[Collected material]:
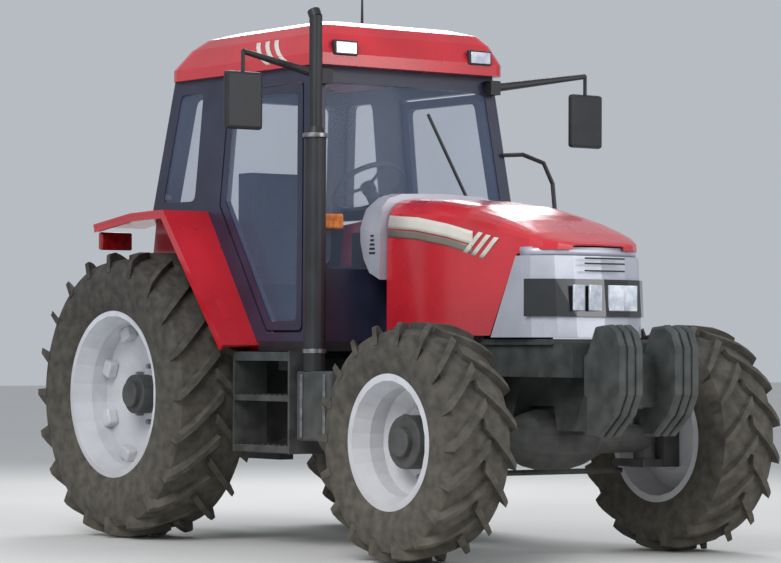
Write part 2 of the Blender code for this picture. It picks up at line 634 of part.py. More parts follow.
def rounded_rect(x, half_w, z, front_r, rear_r, steps=5):
    """A ring round the roof: (x, y) corners rounded by the front and rear radius."""
    ring = []
    for cx, cy, r, start in ((x[1] - front_r, half_w - front_r, front_r, 0), (x[0] + rear_r, half_w - rear_r, rear_r, 90),
                             (x[0] + rear_r, -half_w + rear_r, rear_r, 180), (x[1] - front_r, -half_w + front_r, front_r, 270)):
        for k in range(steps):
            angle = math.radians(start + 90 * k / (steps - 1))
            ring.append((cx + r * math.cos(angle), cy + r * math.sin(angle), z))
    return ring


# height above the cab frame, draw in at front and sides, draw in at rear
ROOF_STEPS = ((0.0, 0.0, 0.0), (0.060, 0.0, 0.0), (0.165, 0.045, 0.100), (0.215, 0.085, 0.180), (0.245, 0.180, 0.300),
              (ROOF_H, 0.420, 0.560))
roof_rings = []
for up, side_in, rear_in in ROOF_STEPS:
    roof_rings.append(rounded_rect((ROOF_X[0] + rear_in, ROOF_X[1] - side_in), ROOF_HALF_W - side_in,
                                   CAB_TOP_Z + up, 0.06 + side_in * 0.2,
                                   min(0.10 + side_in * 0.4, (ROOF_HALF_W - side_in) * 0.85)))
loft("roof", roof_rings, "red_paint")
rod("antenna", (0.800, 0, CAB_TOP_Z + ROOF_H + GAP), (0.800, 0, CAB_TOP_Z + ROOF_H + 0.350), 0.008, "black_trim",
    end_radius=0.002, sides=8)

# ------------------------------------------------------------------ fenders
fender_line = [(FENDER_REAR_X, 1.690), (-0.050, 1.738), (0.180, FENDER_TOP_Z), LEG_FROM, LEG_TO]


def drawn_in(line, amount):
    """The line moved towards the wheel."""
    hub = Vector((0, REAR_Z))
    points = []
    for i, point in enumerate(line):
        point = Vector(point)
        before = (point - Vector(line[i - 1])).normalized() if i else None
        after = (Vector(line[i + 1]) - point).normalized() if i < len(line) - 1 else None
        along = [d for d in (before, after) if d is not None]
        normals = [Vector((d.y, -d.x)) for d in along]
        normals = [n if n.dot(hub - point) > 0 else -n for n in normals]
        mean = sum(normals, Vector((0, 0))) / len(normals)
        points.append(tuple(point + mean / mean.dot(mean) * amount))
    return points


def shortened(line, amount):
    """The line with both ends pulled in."""
    first, second = Vector(line[0]), Vector(line[1])
    last, before = Vector(line[-1]), Vector(line[-2])
    return ([tuple(first + (second - first).normalized() * amount)] + line[1:-1]
            + [tuple(last + (before - last).normalized() * amount)])


MERGE = 0.002                 # how far joined sheets start inside each other
shell_outline = fender_line + list(reversed(drawn_in(fender_line, FENDER_T)))
under = shortened(fender_line, MERGE)
skirt_outline = drawn_in(under, MERGE) + list(reversed(drawn_in(under, FENDER_SKIRT)))
wall_outline = ([(rear_x(1.700), 1.715)] + drawn_in(fender_line, MERGE)[1:-1]
                + [(LEG_TO[0] - 0.001, LEG_TO[1] - 0.004), (LEG_TO[0] - 0.001, CAB_FLOOR_Z),
                   (rear_x(CAB_FLOOR_Z), CAB_FLOOR_Z)])
shell_y = (FENDER_Y[0] + MERGE, FENDER_Y[1])
for side, s in SIDES:
    fender = plate(f"fender_{side}", [shell_outline], shell_y[1] - shell_y[0], side_plane(s * sum(shell_y) / 2), "red_paint")
    join(fender,
         plate("fender_skirt", [skirt_outline], FENDER_T, side_plane(s * (FENDER_Y[1] - MERGE - FENDER_T / 2)), "red_paint"),
         plate("fender_wall", [wall_outline], FENDER_T, side_plane(s * (FENDER_Y[0] + FENDER_T / 2)), "red_paint"))

# ------------------------------------------------------------------ inside the cab
seat = box("seat", (0.020, 0.520), (-0.240, 0.240), (1.360, 1.460), "seat_fabric")
join(seat,
     box("seat_back", (-0.060, 0.070), (-0.220, 0.220), (1.420, 1.980), "seat_fabric"),
     box("seat_base", (0.080, 0.420), (-0.160, 0.160), (CAB_LOW, 1.380), "seat_fabric"))
dash = box("dashboard", (1.020, front_x(1.62) - FRAME_T - 0.004), (-0.220, 0.220), (CAB_LOW, 1.620), "black_trim")
WHEEL_AT, WHEEL_R = Vector((0.860, 0, 1.875)), 0.195
column_foot = Vector((1.080, 0, 1.580))
column_dir = (WHEEL_AT - column_foot).normalized()
join(dash, rod("column", column_foot, WHEEL_AT - column_dir * 0.030, 0.032, "black_trim"))
rim_ring = [(WHEEL_R + 0.014 * math.cos(a), -0.014 * math.sin(a)) for a in (math.radians(60 * k) for k in range(6))]
wheel = turned("steering_wheel", rim_ring, (0, 0, 0), "black_trim", steps=24)
tilt = column_dir.to_track_quat("Y", "Z").to_matrix().to_4x4()
wheel.matrix_local = Matrix.Translation(WHEEL_AT) @ tilt @ standing(1)
hub = rod("wheel_hub", WHEEL_AT - column_dir * 0.0295, WHEEL_AT + column_dir * 0.015, 0.040, "black_trim")
spokes = [rod("spoke", WHEEL_AT, WHEEL_AT + tilt @ Vector((math.cos(a), 0, math.sin(a))) * WHEEL_R, 0.009, "black_trim", sides=8)
          for a in (math.radians(120 * k + 90) for k in range(3))]
join(wheel, hub, *spokes)

# ------------------------------------------------------------------ outside the cab
box_in = ENGINE_HALF_W + GAP
for name, s in (("battery_box", -1), ("fuel_tank", 1)):
    tank = box(name, BOX_X, sorted((s * box_in, s * BOX_OUT_Y)), BOX_Z, "charcoal_paint")
    edge = tank.modifiers.new("edge", "BEVEL")
    edge.width = 0.012
    edge.segments = 2

STEP_Y = (0.620, 0.820)
for side, s in SIDES:
    across = sorted((s * STEP_Y[0], s * STEP_Y[1]))
    steps = box(f"steps_{side}", (STEP_X[0], STEP_X[0] + 0.016), across, (0.480, CAB_FLOOR_Z - GAP), "charcoal_paint")
    join(steps,
         box("step_front", (STEP_X[1] - 0.016, STEP_X[1]), across, (0.480, CAB_FLOOR_Z - GAP), "charcoal_paint"),
         box("step_low", (STEP_X[0] + 0.004, STEP_X[1] - 0.004), across, (0.484, 0.520), "charcoal_paint"),
         box("step_middle", (STEP_X[0] + 0.004, STEP_X[1] - 0.004), across, (0.745, 0.775), "charcoal_paint"),
         box("step_top", (STEP_X[0] + 0.004, STEP_X[1] - 0.004), across, (0.950, CAB_FLOOR_Z - GAP - 0.004), "charcoal_paint"),
         box("step_bracket", (0.950, 1.150), sorted((s * (0.180 + GAP), s * (STEP_Y[0] + 0.01))), (0.900, 0.960), "charcoal_paint"))

ex, ey = EXHAUST_AT
stack = rod("exhaust_stack", (ex, ey, BOX_Z[1] + GAP), (ex, ey, 2.080), 0.055, "black_trim", sides=20)
join(stack,
     rod("stack_neck", (ex, ey, 2.070), (ex, ey, 2.130), 0.060, "black_trim", end_radius=0.036, sides=20),
     rod("stack_tip", (ex, ey, 2.110), (ex, ey, 2.690), 0.033, "black_trim", sides=20),
     rod("stack_mouth", (ex, ey, 2.680), (ex - 0.020, ey, EXHAUST_TOP_Z), 0.033, "black_trim", sides=20))

MIRROR_AT = Vector((1.330, 1.110, 2.250))
for side, s in SIDES:
    def flip(x, y, z, s=s):
        return (x, s * y, z)
    mirror = box(f"mirror_{side}", (1.312, 1.352), sorted((s * 1.000, s * 1.220)), (2.105, 2.395), "black_trim")
    soft = mirror.modifiers.new("edge", "BEVEL")
    soft.width = 0.016
    soft.segments = 2
    root_x = front_x(2.370) + GAP
    join(mirror,
         rod("mirror_post", flip(1.330, 1.110, 2.380), flip(1.330, 1.110, 2.500), 0.010, "black_trim", sides=10),
         rod("mirror_arm", flip(root_x + 0.030, 0.560, 2.410), flip(1.330, 1.110, 2.495), 0.024, "black_trim",
             end_radius=0.014, sides=10),
         box("mirror_bracket", (root_x, root_x + 0.060), sorted((s * 0.515, s * 0.580)), (2.370, 2.445), "black_trim"))


def tube(name, points, radius, finish):
    """A bent round bar with closed ends."""
    curve = bpy.data.curves.new(name, "CURVE")
    curve.dimensions = "3D"
    curve.bevel_depth = radius
    curve.bevel_resolution = 2
    curve.use_fill_caps = True
    spline = curve.splines.new("POLY")
    spline.points.add(len(points) - 1)
    for point, at in zip(spline.points, points):
        point.co = (*at, 1)
    guide = bpy.data.objects.new(name, curve)
    bpy.context.scene.collection.objects.link(guide)
    bpy.context.view_layer.update()
    graph = bpy.context.evaluated_depsgraph_get()
    data = bpy.data.meshes.new_from_object(guide.evaluated_get(graph))
    bpy.data.objects.remove(guide)
    bm = bmesh.new()
    bm.from_mesh(data)
    bmesh.ops.remove_doubles(bm, verts=bm.verts, dist=1e-6)
    return mesh_from(bm, name, finish)


rail = [(front_x(2.05) + 0.0125, 0.600, 2.050), (front_x(2.05) + 0.060, 0.700, 2.055), (1.370, 0.790, 2.010),
        (1.385, 0.840, 1.900), (1.400, 0.850, 1.700), (1.420, 0.850, 1.300), (1.430, 0.820, 1.120),
        (front_x(1.08) + 0.0125, 0.700, 1.080)]
tube("grab_rail", rail, 0.012, "black_trim")

# ------------------------------------------------------------------ hitch
LINK_EYE_R = 0.040
LINK_END_X = -REAR_OVERHANG + LINK_EYE_R


def link_outline(x0, z0, x1, z1, r0, r1):
    """A flat bar with two round ends."""
    direction = math.atan2(z1 - z0, x1 - x0)
    points = []
    for cx, cz, r, start in ((x0, z0, r0, 90), (x1, z1, r1, -90)):
        for k in range(9):
            angle = direction + math.radians(start + 22.5 * k)
            points.append((cx + r * math.cos(angle), cz + r * math.sin(angle)))
    return points


def hole_at(x, z, radius, sides=16):
    return [(x + radius * math.cos(2 * math.pi * k / sides), z + radius * math.sin(2 * math.pi * k / sides))
            for k in range(sides)]


ROD_PIN_R, LINK_T = 0.011, 0.024
rod_x = HITCH_X - LIFT_REACH
bore = HITCH_PIN_R + RUNNING_GAP
for side, s in SIDES:
    plate(f"lower_link_{side}",
          [link_outline(HITCH_X, LINK_Z, LINK_END_X, LINK_Z, 0.040, LINK_EYE_R), hole_at(HITCH_X, LINK_Z, bore),
           hole_at(rod_x, LINK_Z, ROD_PIN_R + RUNNING_GAP), hole_at(LINK_END_X, LINK_Z, 0.014)],
          LINK_T, side_plane(s * LINK_Y), "charcoal_paint")
    plate(f"lift_arm_{side}",
          [link_outline(HITCH_X, LIFT_Z, rod_x, LIFT_Z, 0.040, 0.030), hole_at(HITCH_X, LIFT_Z, bore),
           hole_at(rod_x, LIFT_Z, ROD_PIN_R + RUNNING_GAP)],
          LINK_T, side_plane(s * LINK_Y), "charcoal_paint")
    beside = LINK_Y - LINK_T / 2 - 0.006 - 0.010
    lift_rod = plate(f"lift_rod_{side}", [link_outline(rod_x, LIFT_Z, rod_x, LINK_Z, 0.024, 0.024)], 0.020,
                     side_plane(s * beside), "charcoal_paint")
    for z in (LIFT_Z, LINK_Z):
        join(lift_rod, rod("rod_pin", (rod_x, s * beside, z), (rod_x, s * (LINK_Y + LINK_T / 2 + 0.006), z), ROD_PIN_R,
                           "charcoal_paint"))

HOUSING_REAR_X = -0.390
top_link = rod("top_link", (HOUSING_REAR_X - 0.010, 0, 0.800), (-0.860, 0, 0.720), 0.022, "charcoal_paint", sides=12)
top_link_bracket = box("top_link_bracket", (HOUSING_REAR_X - 0.060, HOUSING_REAR_X - GAP), (-0.050, 0.050), (0.740, 0.860),
                       "charcoal_paint")
join(top_link, top_link_bracket)
box("drawbar", (-0.760, 0.100), (-0.045, 0.045), (0.400, 0.440 - GAP), "charcoal_paint")

# ------------------------------------------------------------------ steering linkage
ARM_REACH, ARM_Y = 0.160, KINGPIN_Y - 0.035
ear_low = KINGPIN_Z[0] - 0.04
for side, s in SIDES:
    join(PARTS.objects[f"steering_knuckle_{side}"],
         box("steering_arm", (FRONT_X - ARM_REACH - 0.02, FRONT_X), sorted((s * (ARM_Y - 0.02), s * (ARM_Y + 0.02))),
             (ear_low + 0.001, KINGPIN_Z[0] - 2 * RUNNING_GAP), "charcoal_paint"))
track_z = ear_low - 0.022
rod("track_rod", (FRONT_X - ARM_REACH, -ARM_Y - 0.02, track_z), (FRONT_X - ARM_REACH, ARM_Y + 0.02, track_z), 0.014,
    "charcoal_paint", sides=12)
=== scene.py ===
# %% [markdown]
# # Farm tractor: finishes, tyres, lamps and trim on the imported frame
# The frame brings every panel, wheel and link at its real place. This script gives each of them its
# finish and adds what is too fine for the frame: tyre lugs, stripes, lamps, bolts and trim.
# %% Load the frame
import json
import math

import bmesh
import bpy
from mathutils import Matrix, Vector


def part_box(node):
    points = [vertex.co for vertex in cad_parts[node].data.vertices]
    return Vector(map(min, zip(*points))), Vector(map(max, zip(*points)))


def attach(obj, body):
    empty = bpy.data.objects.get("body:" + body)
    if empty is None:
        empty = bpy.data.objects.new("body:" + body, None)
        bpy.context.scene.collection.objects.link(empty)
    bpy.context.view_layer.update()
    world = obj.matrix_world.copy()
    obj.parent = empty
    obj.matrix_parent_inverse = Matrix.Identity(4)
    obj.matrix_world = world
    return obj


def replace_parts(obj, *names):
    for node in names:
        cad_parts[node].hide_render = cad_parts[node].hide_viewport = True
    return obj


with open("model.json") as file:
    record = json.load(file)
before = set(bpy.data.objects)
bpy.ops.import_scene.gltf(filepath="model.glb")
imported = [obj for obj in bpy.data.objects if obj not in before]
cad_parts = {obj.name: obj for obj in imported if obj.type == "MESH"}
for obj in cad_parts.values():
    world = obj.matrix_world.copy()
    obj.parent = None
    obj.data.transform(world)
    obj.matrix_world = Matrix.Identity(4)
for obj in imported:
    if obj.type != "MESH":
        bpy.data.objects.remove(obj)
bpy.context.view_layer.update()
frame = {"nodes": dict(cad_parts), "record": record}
NODES = frame["nodes"]

# %% [markdown]
# ## Finishes
# A tractor's paint is a thick enamel, dusty near the ground and glossy on the hood. One function builds
# every opaque finish from two tones, a patch size and a grain size in millimetres, so that paint, cast
# iron and rubber differ only in real numbers. Dust is mixed in by height, because soil is thrown up
# from below.
# %% Colours and nodes


def hex_colour(code):
    """An sRGB hex code as linear RGBA."""
    parts = [int(code[i:i + 2], 16) / 255 for i in (0, 2, 4)]
    return tuple(p / 12.92 if p <= 0.04045 else ((p + 0.055) / 1.055) ** 2.4 for p in parts) + (1,)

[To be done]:
Transcribe the lines beginning at the one that contains "HOUSING_REAR_X = -0.390" and ending at the one that contains "record = json.load(file)", with nothing added or left out.

[Final answer]:
HOUSING_REAR_X = -0.390
top_link = rod("top_link", (HOUSING_REAR_X - 0.010, 0, 0.800), (-0.860, 0, 0.720), 0.022, "charcoal_paint", sides=12)
top_link_bracket = box("top_link_bracket", (HOUSING_REAR_X - 0.060, HOUSING_REAR_X - GAP), (-0.050, 0.050), (0.740, 0.860),
                       "charcoal_paint")
join(top_link, top_link_bracket)
box("drawbar", (-0.760, 0.100), (-0.045, 0.045), (0.400, 0.440 - GAP), "charcoal_paint")

# ------------------------------------------------------------------ steering linkage
ARM_REACH, ARM_Y = 0.160, KINGPIN_Y - 0.035
ear_low = KINGPIN_Z[0] - 0.04
for side, s in SIDES:
    join(PARTS.objects[f"steering_knuckle_{side}"],
         box("steering_arm", (FRONT_X - ARM_REACH - 0.02, FRONT_X), sorted((s * (ARM_Y - 0.02), s * (ARM_Y + 0.02))),
             (ear_low + 0.001, KINGPIN_Z[0] - 2 * RUNNING_GAP), "charcoal_paint"))
track_z = ear_low - 0.022
rod("track_rod", (FRONT_X - ARM_REACH, -ARM_Y - 0.02, track_z), (FRONT_X - ARM_REACH, ARM_Y + 0.02, track_z), 0.014,
    "charcoal_paint", sides=12)
=== scene.py ===
# %% [markdown]
# # Farm tractor: finishes, tyres, lamps and trim on the imported frame
# The frame brings every panel, wheel and link at its real place. This script gives each of them its
# finish and adds what is too fine for the frame: tyre lugs, stripes, lamps, bolts and trim.
# %% Load the frame
import json
import math

import bmesh
import bpy
from mathutils import Matrix, Vector


def part_box(node):
    points = [vertex.co for vertex in cad_parts[node].data.vertices]
    return Vector(map(min, zip(*points))), Vector(map(max, zip(*points)))


def attach(obj, body):
    empty = bpy.data.objects.get("body:" + body)
    if empty is None:
        empty = bpy.data.objects.new("body:" + body, None)
        bpy.context.scene.collection.objects.link(empty)
    bpy.context.view_layer.update()
    world = obj.matrix_world.copy()
    obj.parent = empty
    obj.matrix_parent_inverse = Matrix.Identity(4)
    obj.matrix_world = world
    return obj


def replace_parts(obj, *names):
    for node in names:
        cad_parts[node].hide_render = cad_parts[node].hide_viewport = True
    return obj


with open("model.json") as file:
    record = json.load(file)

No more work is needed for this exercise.